There are three major cities on the planet: Middencrown, Westfall and Drunmar. The spiritual home of the planet and the seat of House Volkov is at Firstlanding, a small village at the site where the first colony vessel landed upon the planet.

The rural nature of the planet plus a underdeveloped communications infrastructure means that the majority of media intake of the populace is audio-only, with portable vox-casters being popular items in most households, allowing them to listen to planetary radio broadcasts; many farmers have them in the fields for general moral purposes.

House Volkov

The hereditary rulers of the planet, House Volkov maintain their seat on Midsummer. Ulike many Imperial Nobles, the Volkov-Majid largely forgo the use of rejuvenat treatments and the number of generations produced have ensured that the branches of this cadet-house have not had reason to war over the rights of succession. The current Regent is the grandchild of the first Regent, and the line has been unbroken thus far. Despite being from a ‘backwards’ planet and having no sector influence like their parent family House Majid, the Volkov-Majids are very wealthy - agricultural production on Midsummer leads to a surplus of supplies even after Imperial tithes are given. A portion of this is used to feed the people and keep them happy and healthy, but a not inconsiderable amount is traded via to other worlds. This has made the Volkovs incredibly ric.

Beneath the Regent and their family, the heads of the family's branches (generally siblings or siblings of the parent of the current Regent) provide the regional feudal governors of the planet, and are known on Midsummer as the Boyars. These individuals are responsible for the defence and productivity of those serfs living on the land granted to them by their title - something that gives them fair access to the not inconsiderable wealth of the family.

The Harvest Cult

The local form of the Imperial Cult is the Harvest Cult, worshipping the God-Emperor as a deity of fruitfulness and fertility. The canon of the Harvest Cult says that it was amongst the first colonists that the first visitations of the God-Emperor came; in their dreams he instructed them that they must give their lives to end the hardship. The dreamers claimed they were led to sites sacred to the God-Emperor, and there they took their own lives for the planet’s good – for their pious sacrifice, the Emperor-in-Terra (a local name) took their souls and lifted them up, and the land was blessed with fertility,the trees flourished and the crops grew.
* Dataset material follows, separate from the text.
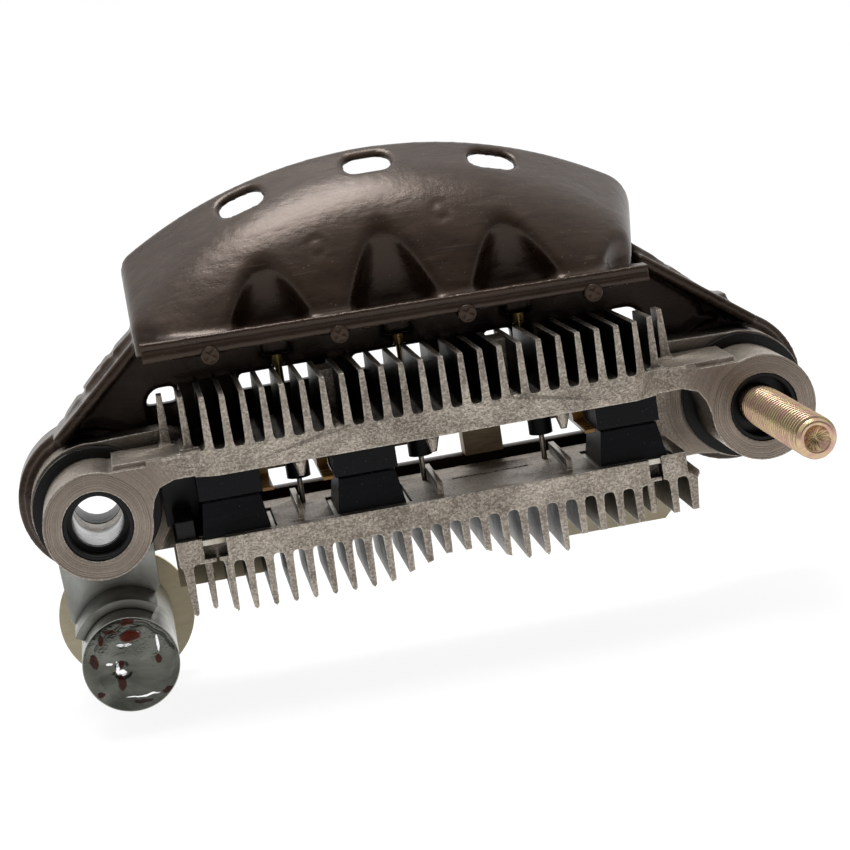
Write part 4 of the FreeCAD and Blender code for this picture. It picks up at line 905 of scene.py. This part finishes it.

The Harvest Cult is an example of an approved Death Cult, worshipping the Emperor through ritual willling human sacrifice. Periodically investigated by the Ministorum to ensure that it is remaining orthodox, it has so far passed all scrutiny of the Ecclesiarchy, and - despite its unusual beliefs - no trace of heresy has been found. The Inquisitorial report on the Cult calls its beliefs ‘a collective illusion to legitimise self-regulated population control’ and concluded that there was no Warp taint or risk of sorcerous influence in their rituals; the Ecclesiarchy report disapprovingly made some notes about the use of local flora as narcotics, but determined that the deviance was within tolerable norms, and the wealth of agricultural output from the world outweighed any need to upset the social order, so the Cult was given official sanctioning and freed to continue its practices with the blessing of the Ecclesiarchy.

Recent History

In late 593.M41, the peaceful existence of Midsummer was shattered by the Night of the Red Star, a Warp Storm of unexpected violence which bathed the planet in uncanny red light and unnatural warp winds. Overnight, frenzied citizens rioted, and mob violence killed thousands in the major cities and rural villages in a single bloody night. Then – just as suddenly, and little more than twelve hours after it began, the building crescendo of violence faltered and faded. Rioting citizens faltered and broke before enforcement effects; the people of Midsummer woke, covered in blood amid the wreckage of their homes, and found no answers for why.

Barely a month later, devastation came to the orbit of Midsummer as it had come to its surface. An internal dispute within House Majid saw a deadly techno-weapon unleashed; Governor Emrys Volkov, the Regent of Midsummer, agreed to risk the entire planet's orbital shuttle assets in order to effect repairs on Lady-Captain Khadija Majid's flagship, the Torchbearer, and enable her to pursue her renegade Scion, Erydia. In exchange, the Volkovs were emancipated from their vassalage and left with the remnants of House Majid's fleet and personnel; lacking a choice, the marooned nobles swore fealty to the planet’s leaders, becoming the vassal House Majid-Volkov.

This newfound autonomy and wealth is still settling on Midsummer. For most of the farmers and labourers of the sleepy planet, life goes on as it always have. They barely know that their Governor is the owner of a half-crippled fleet of the finest Rogue Trader vessels, or that their lives were a bare hairsbreadth away from being swallowed into a devastating Warp Storm; they have busily rebuilt their sheds, re-harnessed their grox and returned to plowing their fields, confident that the Emperor-in-Terra watches over them.